Tuesday 7th July marked the 15th anniversary of the 7/7 bombings in central London. I remember that day like it was yesterday. Here’s a short piece I wrote a couple of years ago about my experience of that Thursday in the capital. I’m posting it thinking of all the victims:
Come on guys. It’s Thursday morning! The weekend starts tomorrow! It was summer 2005 and I managed a team of Recycling Officers for The Royal Borough of Kensington and Chelsea Council. Our role was to promote recycling to the residents of this densely populated, ethnically and socio-economically diverse area.
The job was mostly lone working or in pairs and the easiest way to keep in touch was to text or phone. We usually started work between 8am and 9am. It was now just after 9am and I hadn’t heard from about half of my staff.
Kensington and Chelsea is the smallest London borough and I criss-crossed it on foot and bus several times a day. I’d heard from most of my northern staff but what about Recycling Officers off the Kings Road and in Knightsbridge?
It was a hot morning and my skin prickled under a dark blue aertex polo shirt. I stopped for a swig of pineapple juice. I was standing beside the town hall, the borough’s geographic and administrative epicentre, just off Kensington High Street. I started wandering south past Earl’s Court towards Fulham Road in search of missing team members.
As I walked I started to receive texts probably sent up to an hour earlier. Then Dad rang my personal mobile phone, “Are you okay, hinny?” He’d been watching the TV at home in Blaydon and saw breaking news about bombs on London’s transport system in the rush hour.

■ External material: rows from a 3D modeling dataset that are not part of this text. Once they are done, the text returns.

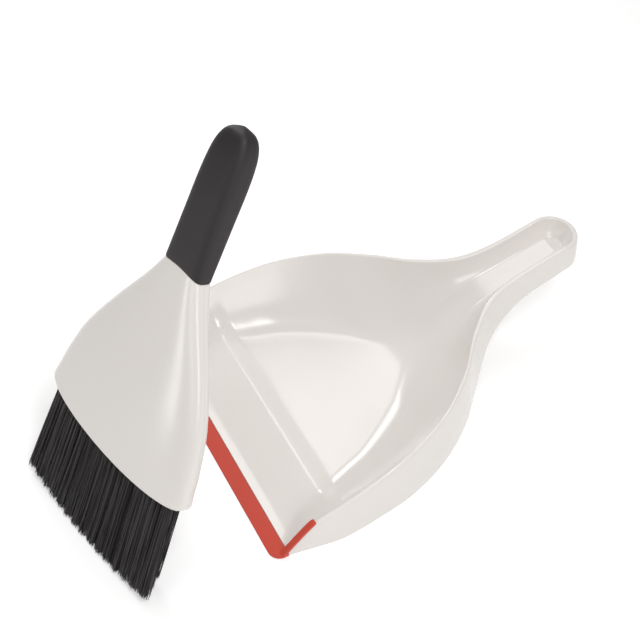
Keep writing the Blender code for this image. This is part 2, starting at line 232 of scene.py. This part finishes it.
def finished_piece(name, maker, finish, place):
    """A named piece from a mesh drawn in millimetres, with its finish, put in its place."""
    bmesh.ops.transform(maker, matrix=Matrix.Scale(MM, 4), verts=maker.verts)
    bmesh.ops.remove_doubles(maker, verts=maker.verts, dist=WELD_DISTANCE)
    bmesh.ops.dissolve_degenerate(maker, edges=maker.edges, dist=LEAST_EDGE)
    bmesh.ops.recalc_face_normals(maker, faces=maker.faces)
    mesh = bpy.data.meshes.new(name)
    maker.to_mesh(mesh)
    maker.free()
    mesh.materials.append(finish)
    mesh.shade_smooth()
    mesh.set_sharp_from_angle(angle=SHARP_TURN)
    piece = bpy.data.objects.new(name, mesh)
    piece.matrix_world = place
    bpy.context.scene.collection.objects.link(piece)
    return piece


def plastic(name, light, dark, roughness, grain_size, grain_depth):
    """A moulded finish: a slightly uneven colour, uneven gloss and a fine skin texture.
    The grain's size and depth are in millimetres."""
    made = bpy.data.materials.new(name)
    made.use_nodes = True
    nodes, links = made.node_tree.nodes, made.node_tree.links
    shader = nodes["Principled BSDF"]
    where = nodes.new("ShaderNodeTexCoord")

    clouds = nodes.new("ShaderNodeTexNoise")
    clouds.inputs["Scale"].default_value = 11
    clouds.inputs["Detail"].default_value = 4
    tone = nodes.new("ShaderNodeValToRGB")
    tone.color_ramp.elements[0].position = 0.3
    tone.color_ramp.elements[0].color = (*dark, 1)
    tone.color_ramp.elements[1].position = 0.7
    tone.color_ramp.elements[1].color = (*light, 1)
    links.new(where.outputs["Object"], clouds.inputs["Vector"])
    links.new(clouds.outputs["Fac"], tone.inputs["Fac"])
    links.new(tone.outputs["Color"], shader.inputs["Base Color"])

    smears = nodes.new("ShaderNodeTexNoise")
    smears.inputs["Scale"].default_value = 26
    smears.inputs["Detail"].default_value = 2
    gloss = nodes.new("ShaderNodeMapRange")
    gloss.inputs["From Min"].default_value = 0.3
    gloss.inputs["From Max"].default_value = 0.7
    gloss.inputs["To Min"].default_value = roughness - 0.015
    gloss.inputs["To Max"].default_value = roughness + 0.025
    links.new(where.outputs["Object"], smears.inputs["Vector"])
    links.new(smears.outputs["Fac"], gloss.inputs["Value"])
    links.new(gloss.outputs["Result"], shader.inputs["Roughness"])

    grain = nodes.new("ShaderNodeTexNoise")
    grain.inputs["Scale"].default_value = 1 / (grain_size * MM)
    grain.inputs["Detail"].default_value = 3
    skin = nodes.new("ShaderNodeBump")
    skin.inputs["Strength"].default_value = 0.5
    skin.inputs["Distance"].default_value = grain_depth * MM
    links.new(where.outputs["Object"], grain.inputs["Vector"])
    links.new(grain.outputs["Fac"], skin.inputs["Height"])
    links.new(skin.outputs["Normal"], shader.inputs["Normal"])
    return made


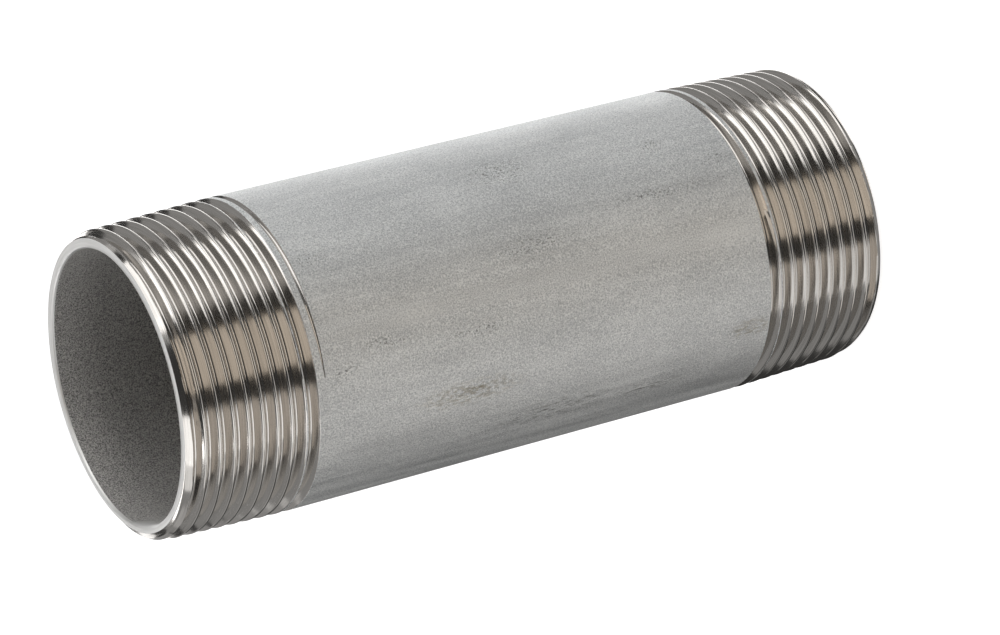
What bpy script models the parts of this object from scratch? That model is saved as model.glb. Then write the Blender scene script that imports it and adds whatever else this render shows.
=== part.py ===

I thought about the night before when I sat in my Shepherd’s Bush flat watching the news report of London winning its bid to host the 2012 Olympics. My flat mate opened a bottle of cava and we toasted our city and Mayor Ken Livingstone.
By 11am I’d spoken to all my staff and they were fine. I decided to go to my Earl’s Court office for lunch. I waited at a bus stop beside the Royal Marsden Hospital on Fulham Road. I looked south down the street for a bus. A man walked towards me heading north. He wore a uniform including a short-sleeved shirt. His skin looked grey and I thought he was covered in dust. His eyes did not meet mine or anyone else standing in the queue as he walked past.
Later I read that the driver of the number 30 bus blown up in Tavistock Square walked home to west London in shock. Was it George Psaradakis? I wasn’t sure. There was such confusion in London that day.
The next morning fellow tube passengers and I scrutinised an unattended bag and laughed and smiled with each other when it was claimed by a traveller. Within days I’d stopped looking for possible homemade bombs in rucksacks and got on with living in London. We all had to.
I watch TV reports of bombs in Africa, Afghanistan, Europe, Iraq, Syria and the US. I imagine the chaos and confusion, reflect on the injuries and deaths and of a film of dust settling on everything afterwards.